### AIM OF THE TASK
Show every line below where "from" can be found.

::::::::

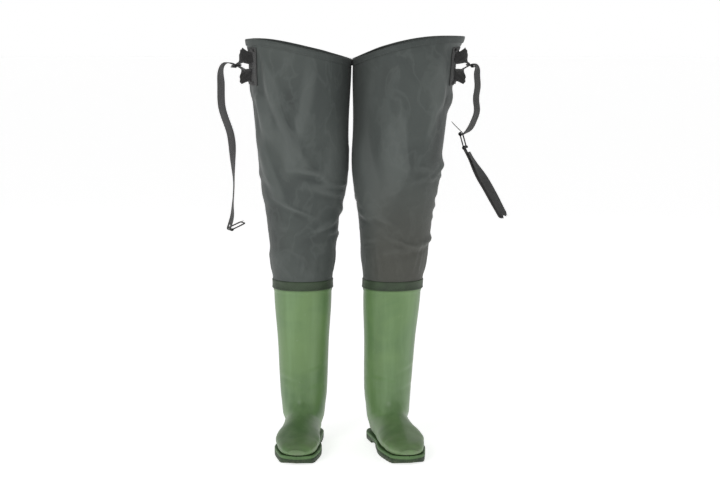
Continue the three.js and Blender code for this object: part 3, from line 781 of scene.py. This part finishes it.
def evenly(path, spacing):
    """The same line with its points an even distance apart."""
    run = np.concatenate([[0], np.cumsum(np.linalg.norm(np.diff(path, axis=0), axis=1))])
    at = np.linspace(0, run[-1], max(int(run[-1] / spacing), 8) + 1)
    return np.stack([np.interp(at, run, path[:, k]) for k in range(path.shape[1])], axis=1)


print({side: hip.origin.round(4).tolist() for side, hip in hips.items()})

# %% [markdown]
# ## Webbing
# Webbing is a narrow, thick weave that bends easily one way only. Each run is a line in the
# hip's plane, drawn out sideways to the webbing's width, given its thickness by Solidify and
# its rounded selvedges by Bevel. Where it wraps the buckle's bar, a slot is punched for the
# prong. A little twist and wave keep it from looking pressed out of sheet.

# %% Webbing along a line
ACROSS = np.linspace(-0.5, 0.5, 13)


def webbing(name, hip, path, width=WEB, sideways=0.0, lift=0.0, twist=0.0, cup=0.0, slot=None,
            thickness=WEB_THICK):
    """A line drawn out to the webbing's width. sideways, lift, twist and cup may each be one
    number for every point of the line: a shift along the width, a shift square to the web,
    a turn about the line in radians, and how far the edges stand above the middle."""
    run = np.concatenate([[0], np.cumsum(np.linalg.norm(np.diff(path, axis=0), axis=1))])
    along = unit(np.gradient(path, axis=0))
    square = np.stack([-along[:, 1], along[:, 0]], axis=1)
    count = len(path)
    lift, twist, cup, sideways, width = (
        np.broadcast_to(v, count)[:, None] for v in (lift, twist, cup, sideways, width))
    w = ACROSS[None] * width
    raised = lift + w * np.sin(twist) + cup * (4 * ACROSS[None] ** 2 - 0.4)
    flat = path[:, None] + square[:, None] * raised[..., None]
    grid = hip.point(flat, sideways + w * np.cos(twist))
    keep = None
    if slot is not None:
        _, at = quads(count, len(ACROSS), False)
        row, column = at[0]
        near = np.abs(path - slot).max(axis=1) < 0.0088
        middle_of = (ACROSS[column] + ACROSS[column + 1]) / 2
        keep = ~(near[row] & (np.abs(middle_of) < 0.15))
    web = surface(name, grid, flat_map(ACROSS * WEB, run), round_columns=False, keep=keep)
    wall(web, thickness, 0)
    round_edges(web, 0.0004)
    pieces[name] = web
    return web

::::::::

### COMPLETE RESPONSE
Continue the three.js and Blender code for this object: part 3, from line 781 of scene.py. This part finishes it.
# prong. A little twist and wave keep it from looking pressed out of sheet.